__Problem requirements__
Look through the data below. Show each line where the string "code" occurs.

____ Exercise inputs

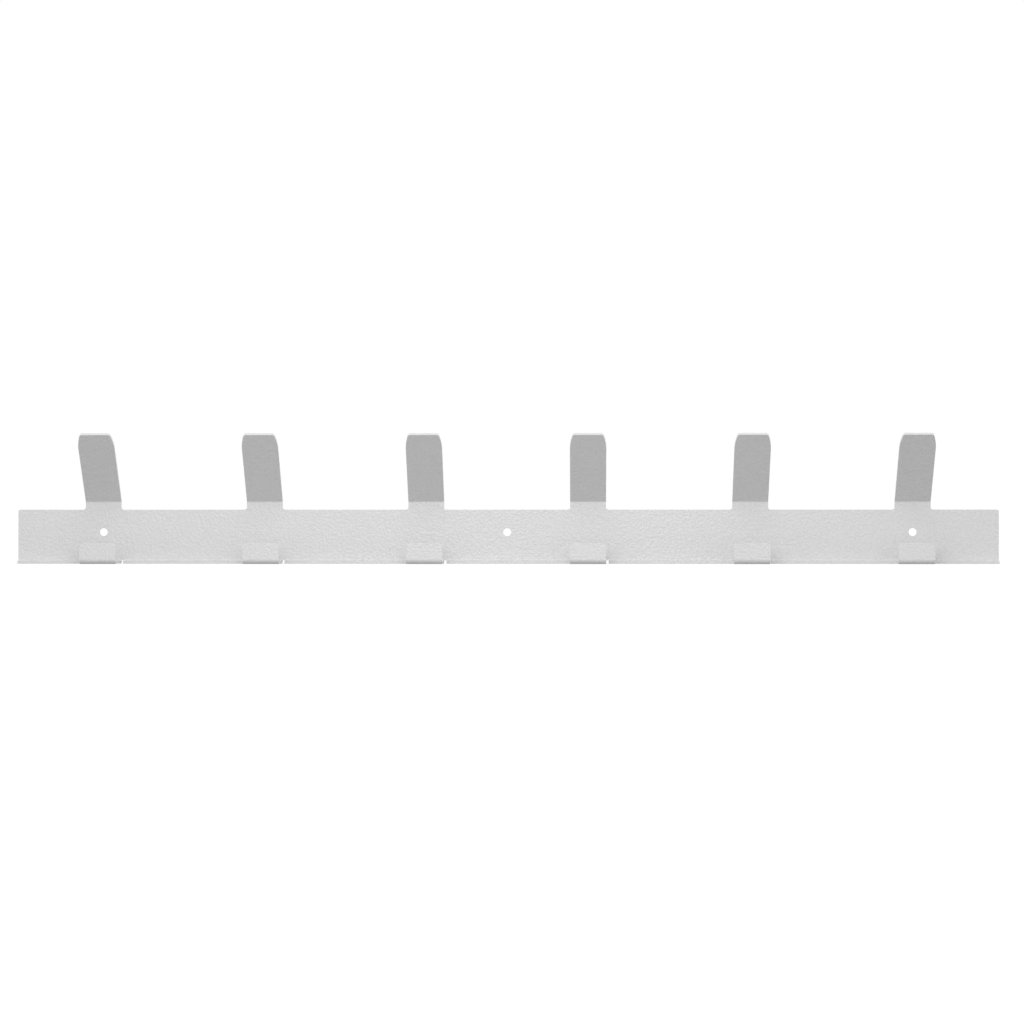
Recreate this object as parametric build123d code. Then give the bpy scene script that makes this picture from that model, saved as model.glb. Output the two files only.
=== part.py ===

________
____ Exercise inputs

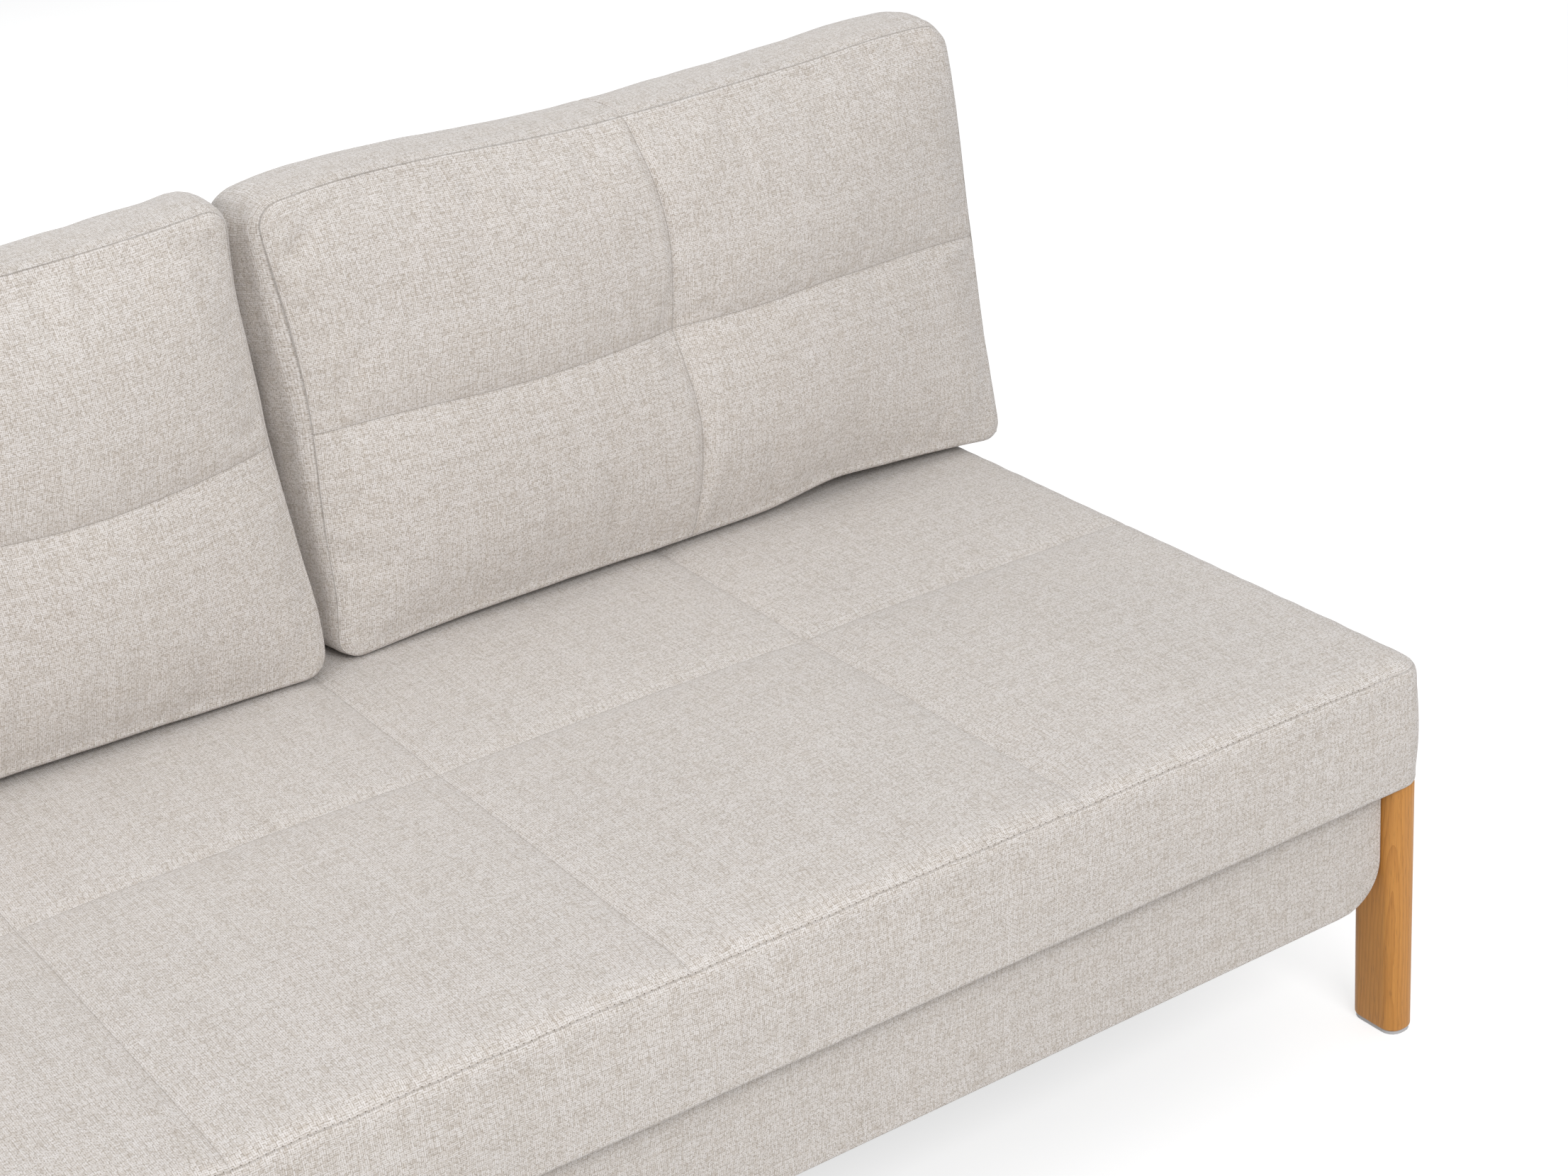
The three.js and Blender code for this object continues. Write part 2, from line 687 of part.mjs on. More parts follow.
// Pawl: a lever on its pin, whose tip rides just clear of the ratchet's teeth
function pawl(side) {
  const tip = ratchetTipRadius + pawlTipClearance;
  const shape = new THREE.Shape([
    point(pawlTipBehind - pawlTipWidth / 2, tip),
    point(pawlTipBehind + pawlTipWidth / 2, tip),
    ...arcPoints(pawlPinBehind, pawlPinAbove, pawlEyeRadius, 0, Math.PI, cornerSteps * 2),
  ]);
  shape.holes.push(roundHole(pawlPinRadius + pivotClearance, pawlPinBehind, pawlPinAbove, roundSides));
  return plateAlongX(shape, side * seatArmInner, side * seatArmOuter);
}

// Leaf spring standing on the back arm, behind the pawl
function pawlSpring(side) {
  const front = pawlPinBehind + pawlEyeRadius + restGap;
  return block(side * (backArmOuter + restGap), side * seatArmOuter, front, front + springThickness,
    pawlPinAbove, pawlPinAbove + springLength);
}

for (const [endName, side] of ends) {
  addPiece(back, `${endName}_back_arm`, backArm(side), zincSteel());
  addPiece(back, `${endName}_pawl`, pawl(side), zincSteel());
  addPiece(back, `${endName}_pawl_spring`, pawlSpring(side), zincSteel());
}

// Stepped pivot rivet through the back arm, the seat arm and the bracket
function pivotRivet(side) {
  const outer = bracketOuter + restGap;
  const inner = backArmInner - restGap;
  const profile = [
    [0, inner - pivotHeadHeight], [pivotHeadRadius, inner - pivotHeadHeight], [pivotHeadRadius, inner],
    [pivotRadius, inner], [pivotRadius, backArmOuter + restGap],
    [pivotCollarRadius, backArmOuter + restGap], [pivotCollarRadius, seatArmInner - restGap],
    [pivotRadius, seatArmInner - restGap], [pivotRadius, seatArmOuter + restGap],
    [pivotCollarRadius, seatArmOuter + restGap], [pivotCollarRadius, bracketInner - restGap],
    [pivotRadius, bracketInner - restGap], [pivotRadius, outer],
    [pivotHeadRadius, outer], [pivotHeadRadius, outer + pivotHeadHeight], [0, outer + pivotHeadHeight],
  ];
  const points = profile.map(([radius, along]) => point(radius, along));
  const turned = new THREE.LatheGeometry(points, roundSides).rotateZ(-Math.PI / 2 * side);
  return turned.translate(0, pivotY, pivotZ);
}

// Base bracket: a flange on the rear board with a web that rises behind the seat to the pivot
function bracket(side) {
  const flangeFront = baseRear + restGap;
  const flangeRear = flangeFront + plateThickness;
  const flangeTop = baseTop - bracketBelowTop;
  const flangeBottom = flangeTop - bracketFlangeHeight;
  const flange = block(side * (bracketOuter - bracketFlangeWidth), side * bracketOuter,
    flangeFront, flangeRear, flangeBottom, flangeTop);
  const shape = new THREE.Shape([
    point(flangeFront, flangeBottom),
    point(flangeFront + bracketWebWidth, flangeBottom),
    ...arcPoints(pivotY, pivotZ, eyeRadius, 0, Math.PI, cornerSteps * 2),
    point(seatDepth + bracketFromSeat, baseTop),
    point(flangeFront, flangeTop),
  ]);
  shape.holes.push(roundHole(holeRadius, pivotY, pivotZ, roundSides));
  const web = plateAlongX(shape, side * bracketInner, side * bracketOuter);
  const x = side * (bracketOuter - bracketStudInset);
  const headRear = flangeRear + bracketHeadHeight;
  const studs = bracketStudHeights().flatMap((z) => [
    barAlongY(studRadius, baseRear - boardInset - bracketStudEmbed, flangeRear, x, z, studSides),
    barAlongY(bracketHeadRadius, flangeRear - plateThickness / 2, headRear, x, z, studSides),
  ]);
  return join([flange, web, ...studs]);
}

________

__Solution__
Recreate this object as parametric build123d code. Then give the bpy scene script that makes this picture from that model, saved as model.glb. Output the two files only.
The three.js and Blender code for this object continues. Write part 2, from line 687 of part.mjs on. More parts follow.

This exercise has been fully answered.